┏━━

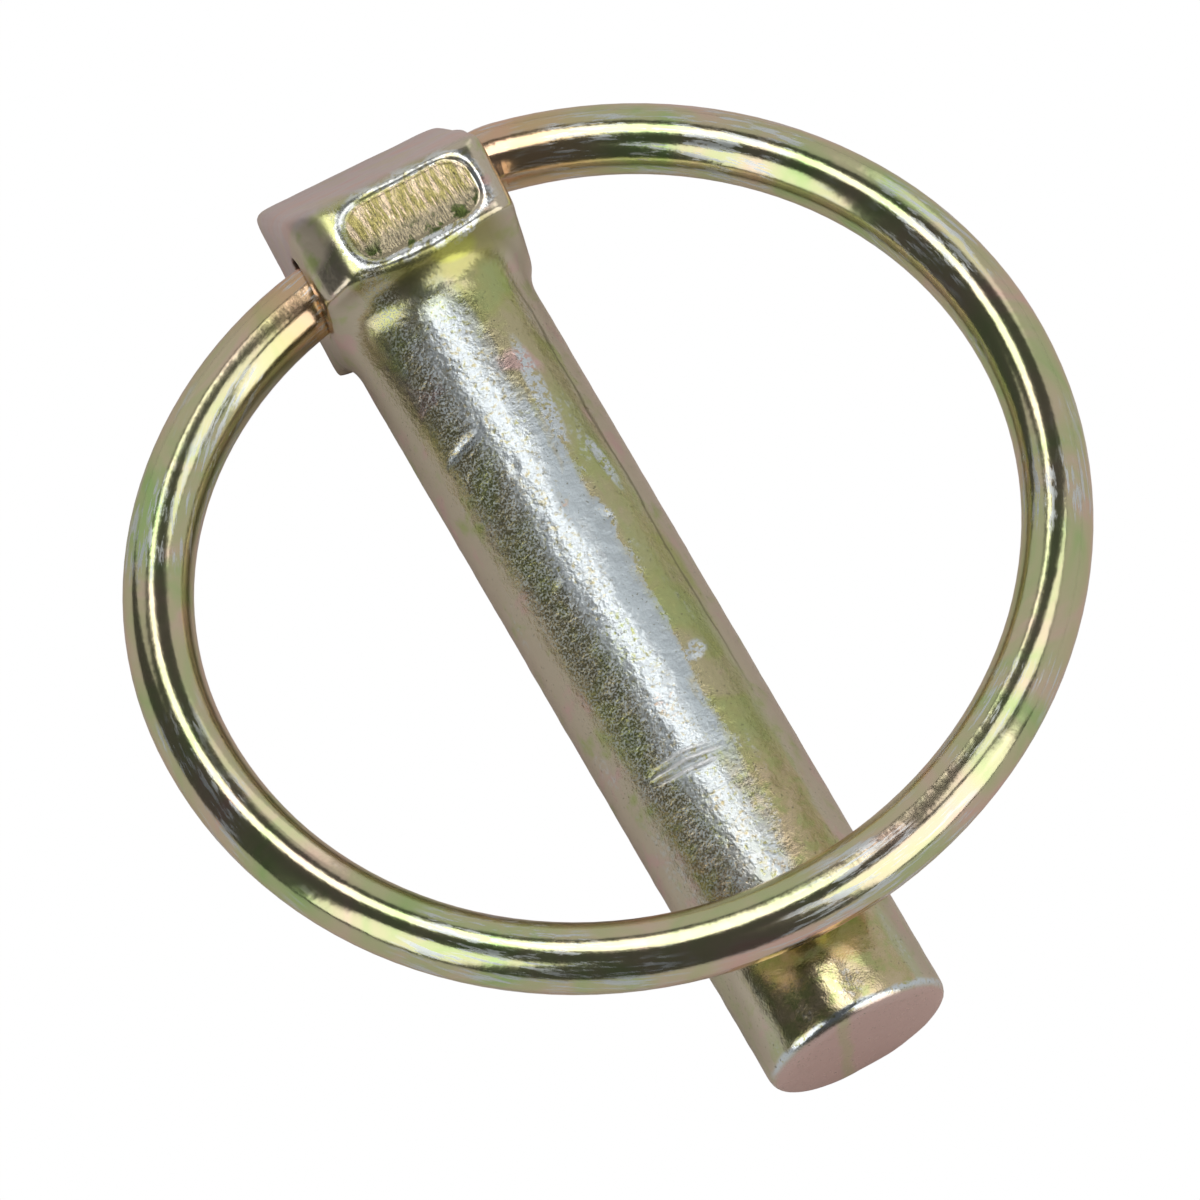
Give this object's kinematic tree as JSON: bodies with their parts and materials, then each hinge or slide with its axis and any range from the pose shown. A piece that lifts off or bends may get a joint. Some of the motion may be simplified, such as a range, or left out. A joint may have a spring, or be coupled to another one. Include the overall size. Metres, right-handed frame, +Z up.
{
  "type": "linch pin",
  "caption": "Linch pin with a wedge-topped block head and a snap ring of round spring wire that swings in a slanted cross hole, yellow zinc plated.",
  "frame": {"origin": "centre of the part's footprint box, on the surface it lies on", "axes": "+Y from the head towards the tip of the pin, +Z up out of the front face of the head, +X to the side where the wire enters nearer the shank"},
  "size_m": [0.0546, 0.0622, 0.016],
  "materials": {
    "pin_steel": "satin",
    "ring_wire": "gloss"
  },
  "bodies": {
    "pin_body": {"pin": "pin_steel"},
    "ring_body": {"ring": "ring_wire"}
  },
  "joints": [
    {"name": "ring_swing", "type": "hinge", "parent": "pin_body", "child": "ring_body", "pos_m": [0.00107, -0.02329, 0.00776], "axis": [0.9863, 0.165, -0.0047], "range_deg": [0, 339.9]}
  ]
}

┗━━

▸ The problem
Make an exact copy of every line in the data.

▸ Response to this task
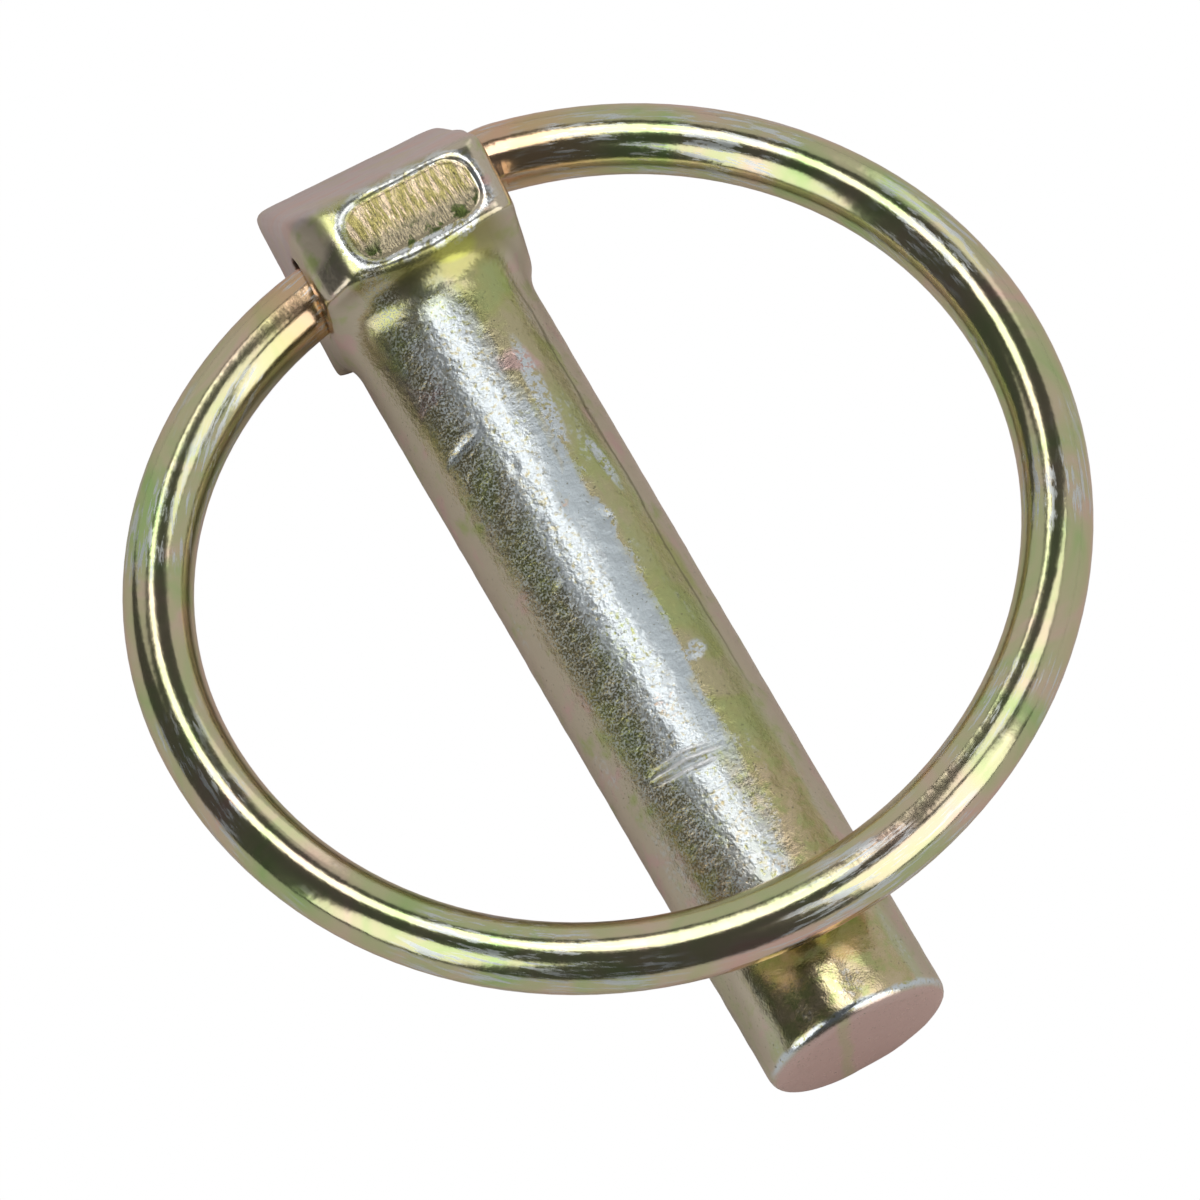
Give this object's kinematic tree as JSON: bodies with their parts and materials, then each hinge or slide with its axis and any range from the pose shown. A piece that lifts off or bends may get a joint. Some of the motion may be simplified, such as a range, or left out. A joint may have a spring, or be coupled to another one. Include the overall size. Metres, right-handed frame, +Z up.
{
  "type": "linch pin",
  "caption": "Linch pin with a wedge-topped block head and a snap ring of round spring wire that swings in a slanted cross hole, yellow zinc plated.",
  "frame": {"origin": "centre of the part's footprint box, on the surface it lies on", "axes": "+Y from the head towards the tip of the pin, +Z up out of the front face of the head, +X to the side where the wire enters nearer the shank"},
  "size_m": [0.0546, 0.0622, 0.016],
  "materials": {
    "pin_steel": "satin",
    "ring_wire": "gloss"
  },
  "bodies": {
    "pin_body": {"pin": "pin_steel"},
    "ring_body": {"ring": "ring_wire"}
  },
  "joints": [
    {"name": "ring_swing", "type": "hinge", "parent": "pin_body", "child": "ring_body", "pos_m": [0.00107, -0.02329, 0.00776], "axis": [0.9863, 0.165, -0.0047], "range_deg": [0, 339.9]}
  ]
}